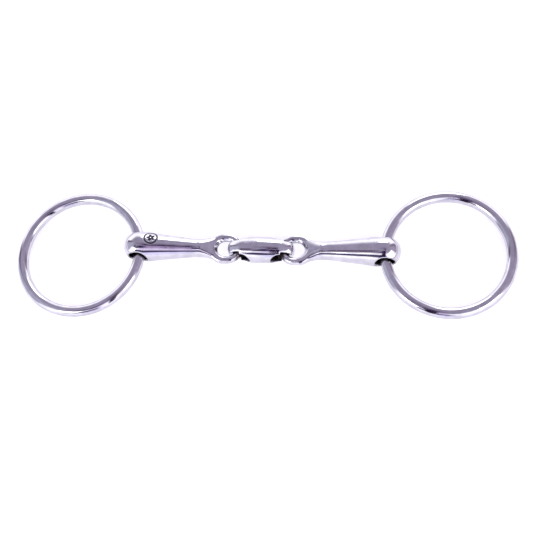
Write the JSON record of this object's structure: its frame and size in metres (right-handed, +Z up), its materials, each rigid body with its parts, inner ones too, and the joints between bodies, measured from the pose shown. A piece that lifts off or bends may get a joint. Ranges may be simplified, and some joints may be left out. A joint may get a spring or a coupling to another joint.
{
  "type": "snaffle bit",
  "caption": "Loose-ring snaffle bit in polished stainless steel: tapered mouthpiece arms linked by an oval lozenge, a round ring running freely through each butt",
  "frame": {"origin": "on the surface the bit lies on, under the middle of its whole outline", "axes": "X along the mouthpiece from the left ring to the right ring, Y across the mouthpiece in the surface's plane, Z up"},
  "size_m": [0.261, 0.0746, 0.016],
  "materials": {
    "ring_steel": "mirror-polished stainless steel rod",
    "mouthpiece_steel": "mirror-polished stainless steel casting"
  },
  "bodies": {
    "link": {"centre_lozenge": "mouthpiece_steel"},
    "left_arm": {"left_cannon": "mouthpiece_steel"},
    "right_arm": {"right_cannon": "mouthpiece_steel"},
    "left_bit_ring": {"left_ring": "ring_steel"},
    "right_bit_ring": {"right_ring": "ring_steel"}
  },
  "joints": [
    {"name": "left_fold", "type": "hinge", "parent": "link", "child": "left_arm", "pos_m": [-0.01175, 0.0018, 0.007], "axis": [0, 1, 0], "range_deg": [-45, 45]},
    {"name": "right_fold", "type": "hinge", "parent": "link", "child": "right_arm", "pos_m": [0.01124, 0.0018, 0.007], "axis": [0, -1, 0], "range_deg": [-45, 45]},
    {"name": "left_ring_swivel", "type": "hinge", "parent": "left_arm", "child": "left_bit_ring", "pos_m": [-0.06426, 0.0018, 0.008], "axis": [0, 1, 0], "range_deg": [-85, 85]},
    {"name": "right_ring_swivel", "type": "hinge", "parent": "right_arm", "child": "right_bit_ring", "pos_m": [0.06374, 0.0018, 0.008], "axis": [0, -1, 0], "range_deg": [-85, 85]}
  ]
}
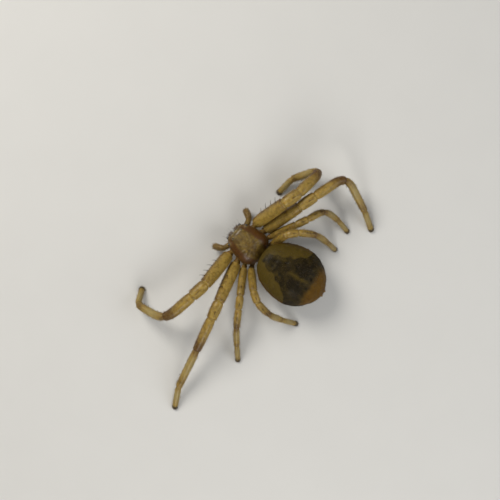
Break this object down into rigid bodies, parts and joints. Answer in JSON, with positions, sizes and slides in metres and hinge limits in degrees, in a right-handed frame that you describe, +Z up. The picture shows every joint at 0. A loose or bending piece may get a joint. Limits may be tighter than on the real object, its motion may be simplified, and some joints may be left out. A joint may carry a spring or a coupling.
{
  "type": "crab spider model",
  "caption": "Life-size crab spider standing with its long front legs spread sideways, broad flattened abdomen and blunt head, as a still display model.",
  "frame": {"origin": "on the floor, under the middle of the whole spider's box", "axes": "+Z up, the spider faces -Y, its own left side is +X"},
  "size_m": [0.0164, 0.008, 0.0033],
  "materials": {
    "shell": "satin",
    "limb": "satin, slightly translucent",
    "belly": "matt, finely bristled",
    "eye": "glossy"
  },
  "bodies": {
    "root": {"eye_front_median_left": "eye", "eye_front_lateral_left": "eye", "eye_rear_median_left": "eye", "eye_rear_lateral_left": "eye", "eye_front_median_right": "eye", "eye_front_lateral_right": "eye", "eye_rear_median_right": "eye", "eye_rear_lateral_right": "eye", "carapace": "shell", "sternum": "shell", "chelicera_left": "shell", "chelicera_right": "shell", "leg_left_1_coxa": "limb", "leg_left_1_femur": "limb", "leg_left_1_patella_tibia": "limb", "leg_left_1_metatarsus": "limb", "leg_left_1_tarsus": "limb", "leg_left_2_coxa": "limb", "leg_left_2_femur": "limb", "leg_left_2_patella_tibia": "limb", "leg_left_2_metatarsus": "limb", "leg_left_2_tarsus": "limb", "leg_left_3_coxa": "limb", "leg_left_3_femur": "limb", "leg_left_3_patella_tibia": "limb", "leg_left_3_metatarsus": "limb", "leg_left_3_tarsus": "limb", "leg_left_4_coxa": "limb", "leg_left_4_femur": "limb", "leg_left_4_patella_tibia": "limb", "leg_left_4_metatarsus": "limb", "leg_left_4_tarsus": "limb", "palp_left_femur": "limb", "palp_left_tarsus": "limb", "leg_right_1_coxa": "limb", "leg_right_1_femur": "limb", "leg_right_1_patella_tibia": "limb", "leg_right_1_metatarsus": "limb", "leg_right_1_tarsus": "limb", "leg_right_2_coxa": "limb", "leg_right_2_femur": "limb", "leg_right_2_patella_tibia": "limb", "leg_right_2_metatarsus": "limb", "leg_right_2_tarsus": "limb", "leg_right_3_coxa": "limb", "leg_right_3_femur": "limb", "leg_right_3_patella_tibia": "limb", "leg_right_3_metatarsus": "limb", "leg_right_3_tarsus": "limb", "leg_right_4_coxa": "limb", "leg_right_4_femur": "limb", "leg_right_4_patella_tibia": "limb", "leg_right_4_metatarsus": "limb", "leg_right_4_tarsus": "limb", "palp_right_femur": "limb", "palp_right_tarsus": "limb", "pedicel": "belly", "abdomen": "belly", "spinnerets": "belly"}
  },
  "joints": []
}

================

WHAT THE EXERCISE ASKS
Return every entry exactly as given.

SOLUTION
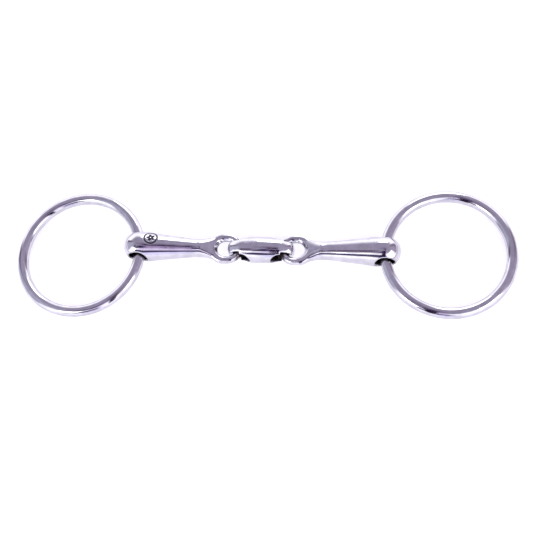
Write the JSON record of this object's structure: its frame and size in metres (right-handed, +Z up), its materials, each rigid body with its parts, inner ones too, and the joints between bodies, measured from the pose shown. A piece that lifts off or bends may get a joint. Ranges may be simplified, and some joints may be left out. A joint may get a spring or a coupling to another joint.
{
  "type": "snaffle bit",
  "caption": "Loose-ring snaffle bit in polished stainless steel: tapered mouthpiece arms linked by an oval lozenge, a round ring running freely through each butt",
  "frame": {"origin": "on the surface the bit lies on, under the middle of its whole outline", "axes": "X along the mouthpiece from the left ring to the right ring, Y across the mouthpiece in the surface's plane, Z up"},
  "size_m": [0.261, 0.0746, 0.016],
  "materials": {
    "ring_steel": "mirror-polished stainless steel rod",
    "mouthpiece_steel": "mirror-polished stainless steel casting"
  },
  "bodies": {
    "link": {"centre_lozenge": "mouthpiece_steel"},
    "left_arm": {"left_cannon": "mouthpiece_steel"},
    "right_arm": {"right_cannon": "mouthpiece_steel"},
    "left_bit_ring": {"left_ring": "ring_steel"},
    "right_bit_ring": {"right_ring": "ring_steel"}
  },
  "joints": [
    {"name": "left_fold", "type": "hinge", "parent": "link", "child": "left_arm", "pos_m": [-0.01175, 0.0018, 0.007], "axis": [0, 1, 0], "range_deg": [-45, 45]},
    {"name": "right_fold", "type": "hinge", "parent": "link", "child": "right_arm", "pos_m": [0.01124, 0.0018, 0.007], "axis": [0, -1, 0], "range_deg": [-45, 45]},
    {"name": "left_ring_swivel", "type": "hinge", "parent": "left_arm", "child": "left_bit_ring", "pos_m": [-0.06426, 0.0018, 0.008], "axis": [0, 1, 0], "range_deg": [-85, 85]},
    {"name": "right_ring_swivel", "type": "hinge", "parent": "right_arm", "child": "right_bit_ring", "pos_m": [0.06374, 0.0018, 0.008], "axis": [0, -1, 0], "range_deg": [-85, 85]}
  ]
}
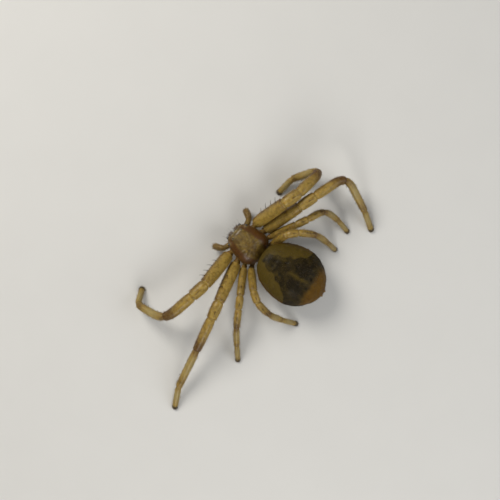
Break this object down into rigid bodies, parts and joints. Answer in JSON, with positions, sizes and slides in metres and hinge limits in degrees, in a right-handed frame that you describe, +Z up. The picture shows every joint at 0. A loose or bending piece may get a joint. Limits may be tighter than on the real object, its motion may be simplified, and some joints may be left out. A joint may carry a spring or a coupling.
{
  "type": "crab spider model",
  "caption": "Life-size crab spider standing with its long front legs spread sideways, broad flattened abdomen and blunt head, as a still display model.",
  "frame": {"origin": "on the floor, under the middle of the whole spider's box", "axes": "+Z up, the spider faces -Y, its own left side is +X"},
  "size_m": [0.0164, 0.008, 0.0033],
  "materials": {
    "shell": "satin",
    "limb": "satin, slightly translucent",
    "belly": "matt, finely bristled",
    "eye": "glossy"
  },
  "bodies": {
    "root": {"eye_front_median_left": "eye", "eye_front_lateral_left": "eye", "eye_rear_median_left": "eye", "eye_rear_lateral_left": "eye", "eye_front_median_right": "eye", "eye_front_lateral_right": "eye", "eye_rear_median_right": "eye", "eye_rear_lateral_right": "eye", "carapace": "shell", "sternum": "shell", "chelicera_left": "shell", "chelicera_right": "shell", "leg_left_1_coxa": "limb", "leg_left_1_femur": "limb", "leg_left_1_patella_tibia": "limb", "leg_left_1_metatarsus": "limb", "leg_left_1_tarsus": "limb", "leg_left_2_coxa": "limb", "leg_left_2_femur": "limb", "leg_left_2_patella_tibia": "limb", "leg_left_2_metatarsus": "limb", "leg_left_2_tarsus": "limb", "leg_left_3_coxa": "limb", "leg_left_3_femur": "limb", "leg_left_3_patella_tibia": "limb", "leg_left_3_metatarsus": "limb", "leg_left_3_tarsus": "limb", "leg_left_4_coxa": "limb", "leg_left_4_femur": "limb", "leg_left_4_patella_tibia": "limb", "leg_left_4_metatarsus": "limb", "leg_left_4_tarsus": "limb", "palp_left_femur": "limb", "palp_left_tarsus": "limb", "leg_right_1_coxa": "limb", "leg_right_1_femur": "limb", "leg_right_1_patella_tibia": "limb", "leg_right_1_metatarsus": "limb", "leg_right_1_tarsus": "limb", "leg_right_2_coxa": "limb", "leg_right_2_femur": "limb", "leg_right_2_patella_tibia": "limb", "leg_right_2_metatarsus": "limb", "leg_right_2_tarsus": "limb", "leg_right_3_coxa": "limb", "leg_right_3_femur": "limb", "leg_right_3_patella_tibia": "limb", "leg_right_3_metatarsus": "limb", "leg_right_3_tarsus": "limb", "leg_right_4_coxa": "limb", "leg_right_4_femur": "limb", "leg_right_4_patella_tibia": "limb", "leg_right_4_metatarsus": "limb", "leg_right_4_tarsus": "limb", "palp_right_femur": "limb", "palp_right_tarsus": "limb", "pedicel": "belly", "abdomen": "belly", "spinnerets": "belly"}
  },
  "joints": []
}